My worst habit, when in disarray, is to flirt. Flirting is cheap validation. It is easier than making friends with guys. It is easier than concentrating when tired, than writing or reading, then leaning into my loneliness and displacement. I receive no immediate validation when writing. I receive an immediate response when flirting, but it’s disingenuous and gets me into trouble. The last night of the contest I took two women out to dinner. They were nice and smart and I was desperate for the company. I didn’t think they were that much younger; I didn’t really think about it. They were in college. I was buying them dinner the way older people were generous to me when I was in my twenties. At dinner two guys kept staring. At the party, after dinner, a group of guys approached the women and asked if I spoke Portuguese. When they found out the girls spoke Portuguese and I didn’t, they started asking why they were hanging with their father.

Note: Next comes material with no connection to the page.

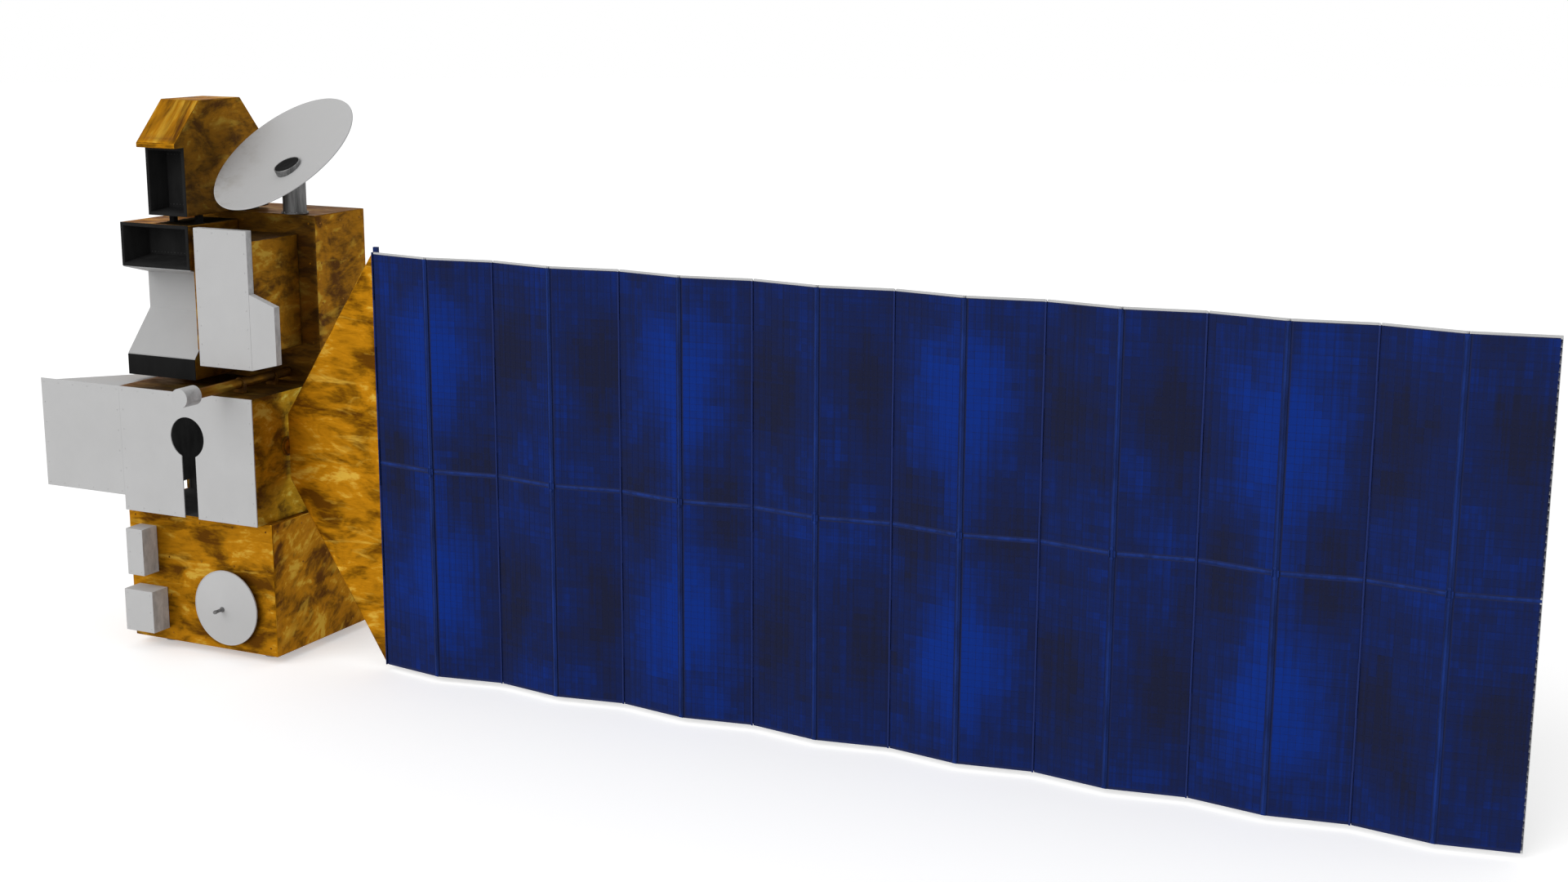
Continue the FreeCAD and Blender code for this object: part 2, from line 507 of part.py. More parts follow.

Had Strider, almost as an act of sympathy, not told me about the championship party at the contest site, I would not have known. I am neither a WSL elder statesman with a competitive pedigree, nor do I have street cred as a big wave “hellman.” I have nothing to offer as a surf business executive, and, as the guys pointed out at the party, I’m sort of like Hunter S. Thompson’s middle age son. At home, parents refer to me as a hard-core surfer. Out here, with my ankle so swollen it looks like a pumpkin squash, I’m not even a core surfer. And you can forget being “hard.” On the other hand, my respect for these young people and for the people my age that work putting on the tour has only increased. I’ve barely been able to keep my shit together. Megan Grant, the site director for the WSL and her colleagues live like this, putting on an unbelievable show, setting up and tearing down entire villages in a different part of the world under radically different conditions every month. That the competitors stay focused in their twenties and don’t get sucked into the circus – I never would have ended up left behind in a vineyard at their age!